D'autre part, l'utilisation de la première personne du singulier permet à chaque lecteur de s'identifier plus aisément au personnage, même si ce dernier reste très différent de nous-mêmes. Par la même occasion, la naïveté du point de vue rappelle sans conteste cette part d'enfance qui vit en chacun de nous, aussi infime soit-elle.
En se mettant à la place du jeune Michel et en plongeant dans son monde, nous bénéficions également d'une ouverture culturelle de premier ordre sur le Congo de 1970 : cette histoire simple, écrite simplement, explique la vie quotidienne des Congolais de l'époque, tout en mettant en avant leurs habitudes, plusieurs détails géographiques et politiques concernant ce pays, soulignant ainsi le fait que cet espace n'est pas inconnu à l’auteur.
Enfin, tout au long de ce rafraîchissant roman, on partage la douleur intérieure du jeune Michel, dont la souffrance ne cesse de nous effleurer et de notre atteindre, en rapport étroit avec ses deux sœurs défuntes et à sa mère qui ne saura cacher à son enfant son vœu d'avoir un bébé sans pouvoir l'exaucer.
Dans les pensées du jeune garçon, et en deçà de sa naïveté enfantine, se laisse percevoir une once de maturité dans ses actes ainsi qu’une manière de réfléchir fréquente et profonde que même la syntaxe, pleine d’erreurs, ou le vocabulaire, peu poussé, ne peuvent camoufler…
Au demeurant, Demain, j’aurai vingt ans constitue donc un excellent choix de lecture — choix que je ne peux que conseiller à toute personne qui s’intéresse à la destinée humaine.

Meriem Beghili, 2nde 3

Regard coloré (1/3 partie)

Le vent commence à souffler un peu plus fort.
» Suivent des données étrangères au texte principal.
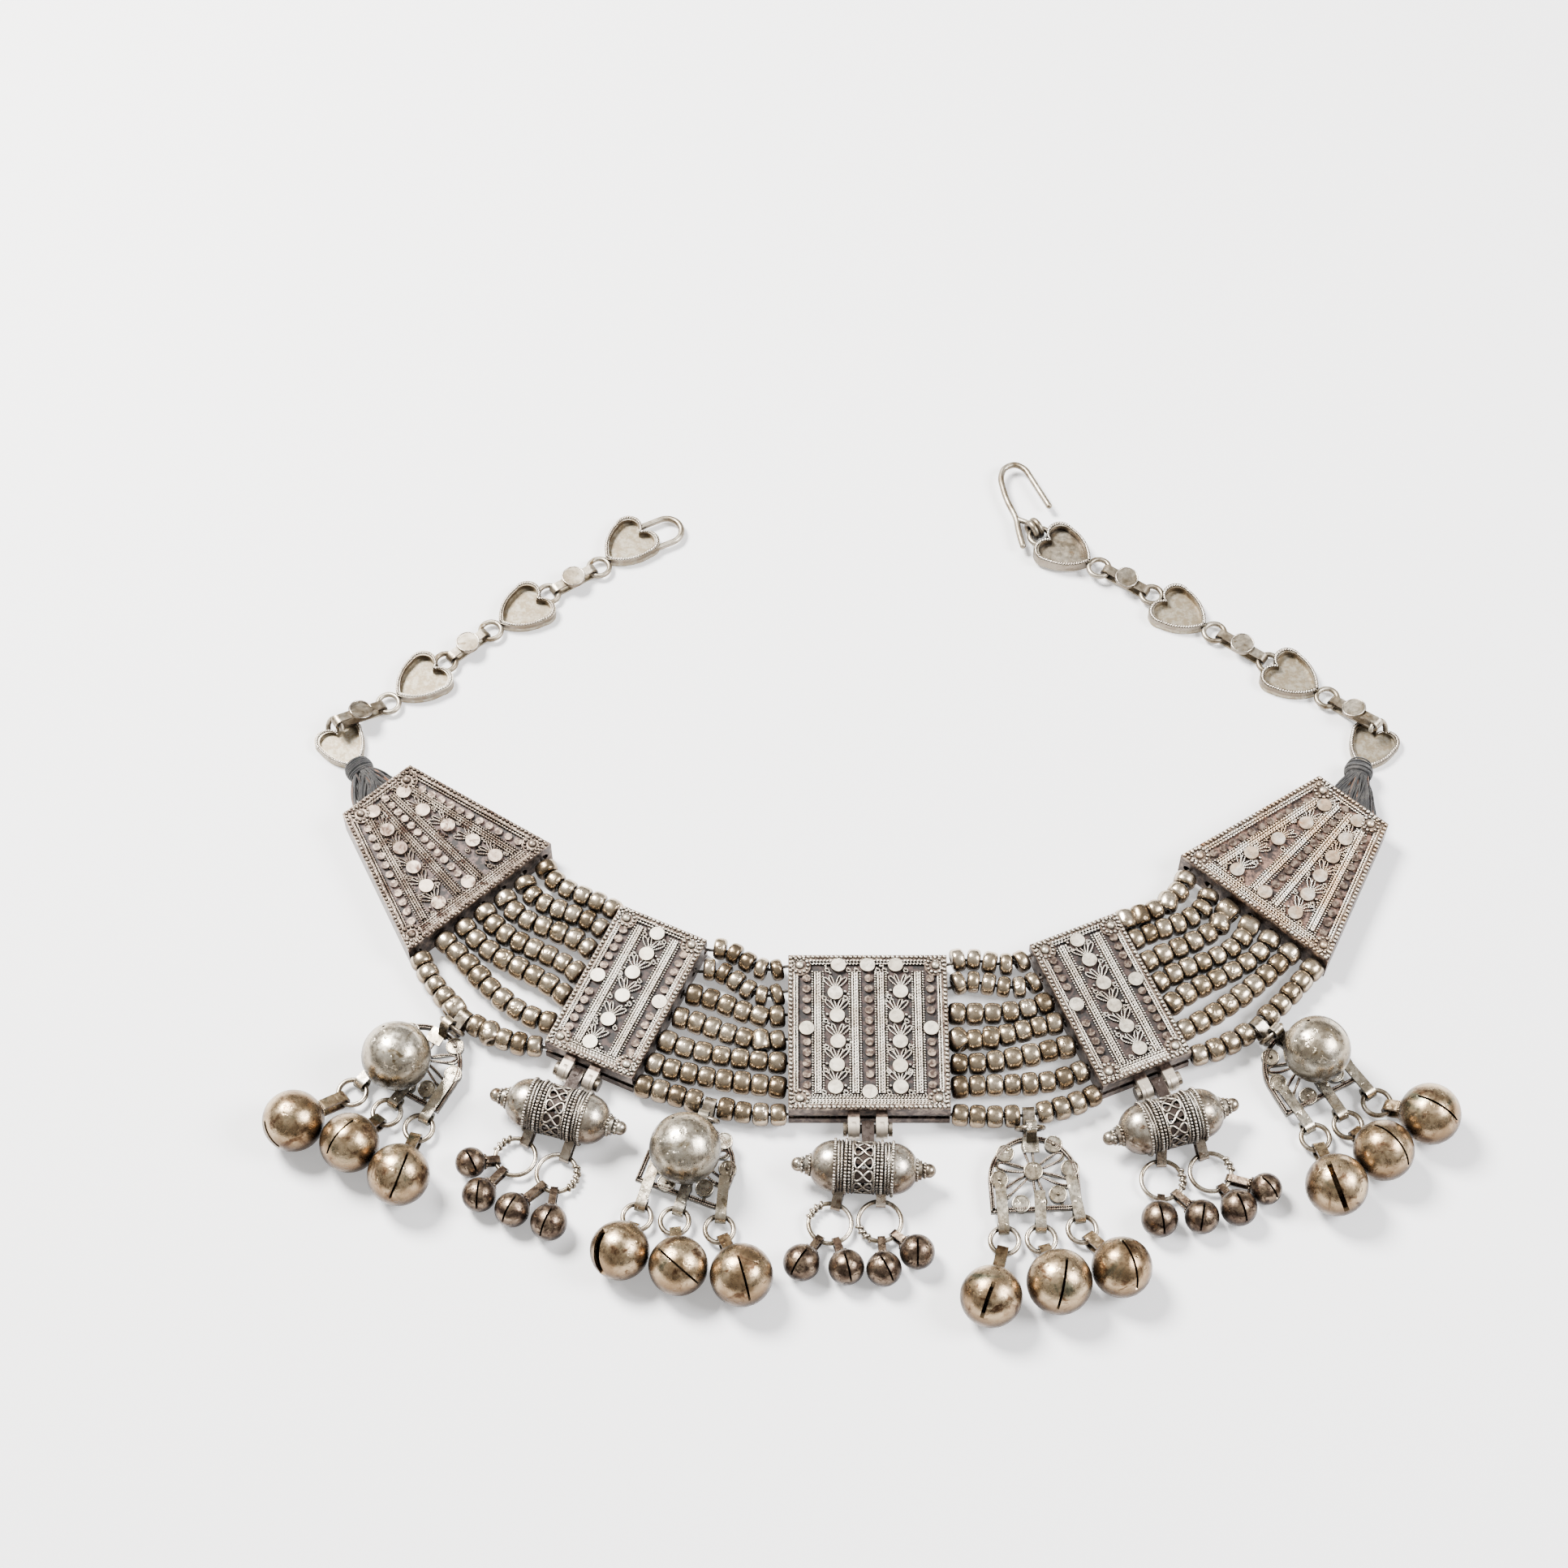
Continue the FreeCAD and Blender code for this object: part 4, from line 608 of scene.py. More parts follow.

Je le sais parce que les feuilles des palmiers s'agitent beaucoup plus qu'hier, c'est bien visible à travers la grande baie vitrée du salon. Les rayons du soleil filtrent à travers les nuages. On dirait qu'ils sont là que pour faire joli ; d'ailleurs, ces nuages, c'est de vraies passoires. Mais faut dire que ça m'arrange puisque, du coup, les rues sont toutes ensoleillées, et j'ai le plus beau de tout les beaux paysages sous les yeux. On se serait cru dans un film; il y a plein d'oiseaux qui chantent des chansons que je trouve jolies ; j'aurais bien voulu les enregistrer mais Maman dit que ça marchera pas parce qu'ils sont trop loin. Derrière quelques buildings, on voit des montagnes. Elles sont toutes bleues parce que, justement, elles sont trop loin. Il y a aussi des palmiers (comme je l'ai dit tout à l'heure), de grands et beaux palmiers, et avec des feuilles vraiment grandes, encore plus grandes que les feuilles de bananiers de mon pays. Enfin je crois, je n'ai pas de feuilles de palmier sur moi et encore moins de feuilles de bananier pour vérifier.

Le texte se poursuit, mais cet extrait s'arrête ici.